## [REQUIREMENTS]
Can all of these lines be returned exactly?

## [DATASET CONTENT]
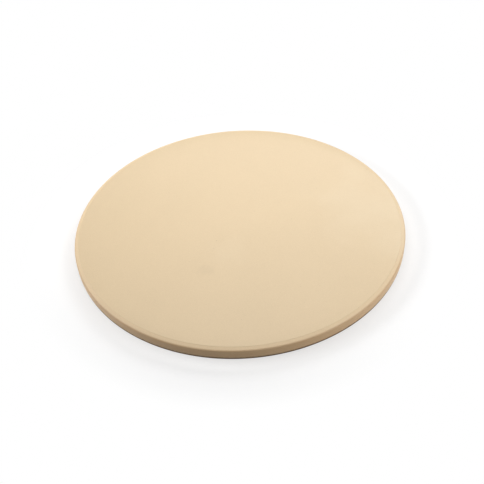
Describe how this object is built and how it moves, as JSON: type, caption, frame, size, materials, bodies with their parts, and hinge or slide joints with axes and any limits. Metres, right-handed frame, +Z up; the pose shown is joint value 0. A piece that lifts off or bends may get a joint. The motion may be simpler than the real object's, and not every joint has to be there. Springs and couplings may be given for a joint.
{
  "type": "pizza stone",
  "caption": "Round flat baking stone of bare cordierite, alike on both faces, with a narrow sloped band round each face and a plain upright rim.",
  "frame": {"origin": "centre of the round face that the plate rests on", "axes": "+Z up through the plate's thickness, along its axis of revolution; X and Y lie in the resting face"},
  "size_m": [0.33, 0.33, 0.012],
  "materials": {
    "cordierite": "matte"
  },
  "bodies": {
    "root": {"stone_plate": "cordierite"}
  },
  "joints": []
}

## [EXERCISE RESPONSE]
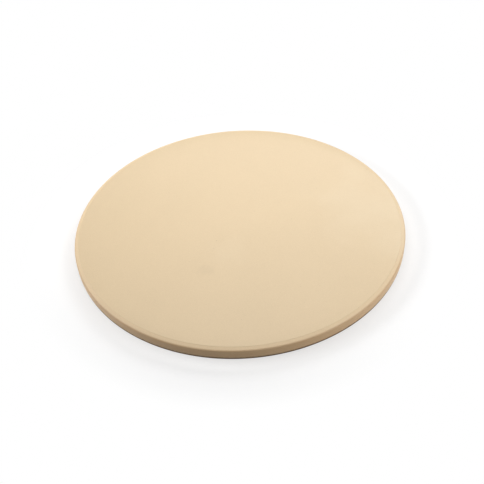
Describe how this object is built and how it moves, as JSON: type, caption, frame, size, materials, bodies with their parts, and hinge or slide joints with axes and any limits. Metres, right-handed frame, +Z up; the pose shown is joint value 0. A piece that lifts off or bends may get a joint. The motion may be simpler than the real object's, and not every joint has to be there. Springs and couplings may be given for a joint.
{
  "type": "pizza stone",
  "caption": "Round flat baking stone of bare cordierite, alike on both faces, with a narrow sloped band round each face and a plain upright rim.",
  "frame": {"origin": "centre of the round face that the plate rests on", "axes": "+Z up through the plate's thickness, along its axis of revolution; X and Y lie in the resting face"},
  "size_m": [0.33, 0.33, 0.012],
  "materials": {
    "cordierite": "matte"
  },
  "bodies": {
    "root": {"stone_plate": "cordierite"}
  },
  "joints": []
}